Shorting is basically the exact opposite of buying a company.

When you “go long” (which means to buy a company) you are buying the shares because you expect the price to go up in the future. When you “short” a company, you are selling shares in the company that you do not even yet own, with the expectation that you can later buy the shares at a lower price (“cover” the position) and keep the difference.

Crash

A stock market crash means that the stock market has fallen rapidly over a relatively short period of time.
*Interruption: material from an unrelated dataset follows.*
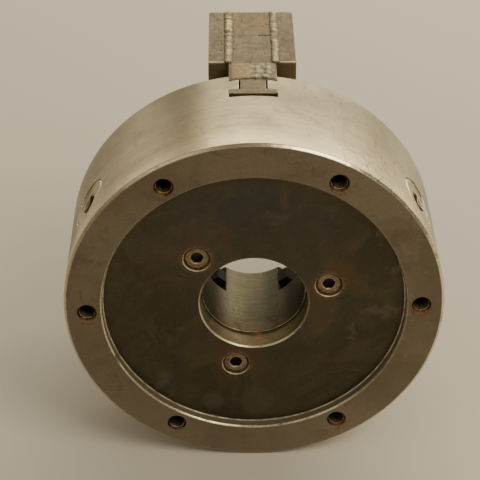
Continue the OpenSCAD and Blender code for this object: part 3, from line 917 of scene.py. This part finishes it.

For example, on Black Monday, the stock market crash in October 1987, the Dow Jones fell more than 20% in a single day.

In contrast to a Bear Market, which are steady declines in the stock market over a long period of time, crashes usually happen very quickly as panic spreads and everybody is trying to sell at the same time.

Correction

A stock market “correction” is a general term that is used when prices have turned a bit lower, but there is an expectation that prices will turn higher again and continue to go higher after the correction. Professionals in the industry use the term “correction” when there is a 10% fall from the recent highs in the stock market. For example if the stock market falls from 20,000 to 18,000, this is a technical correction.

Bear Market

A bear market generally means that prices are falling over an extended period of time. Unlike a correction, which is generally defined as 10%, a bull market is defined by professionals as stock market declines of 20% or greater. A classic example of a bear market is the stock market crash of 1929 or the housing crisis of 2008.

Bull Market

A bull market is the opposite of a bear market. In a bull market, the overall market is generally going up and prices are rising. In a bull market people are confident about the future of the economy and they are willing to buy shares in companies because they believe the companies will generate more revenue and profit.

Treasuries (Bills, Notes and Bonds)

Treasuries are how governments finance themselves. They borrow money from the general public and from other creditors such as foreign central banks and corporations. These loans to the government are called “treasuries” and are repaid in a structured manner.

In the United States there are generally 3 different types of treasuries: Bills (short term loans, e.g. 1 Year), Notes (medium term loans, e.g. 10 Years) and Bonds (long term loans, e.g. 30 years). Bill, Notes and Bonds each have different repayment terms and different interest rates.

Treasuries are seen as a “safe haven”. This means that generally when people are buying bonds it is because they are unsure about other types of investments, such as stocks/commodities, so they buy treasuries, thinking that the government will always repay the loans even if they have to simply “print” the money.

In the U.S. treasuries are issued by the US Treasury.

Commodities

Commodities are a class of investments. Commodities are generally physical products that are used in construction, for production purposes, or food. Examples of commodities include oil, iron ore, copper, wheat and soybeans. Precious metals such as gold and platinum are also considered commodities.

To check the latest prices of some of the most important commodities, we recommend the commodities section on Bloomberg.

Futures

If you watch CNBC or another financial news TV show you will probably hear the news anchors referring to “the futures”. These futures are quite complex, but in simple terms they are contracts to buy or sell something, at some price, at some date in the future.

The futures are popular because they trade almost 24 hours per day. This means that traders can use the futures to make bets on the economy and stock markets, even when the stock markets themselves are closed. They also provide “indications” as to what the stock market will do when it opens, which is why you will mostly hear the term “futures” in the morning before the stock market opens.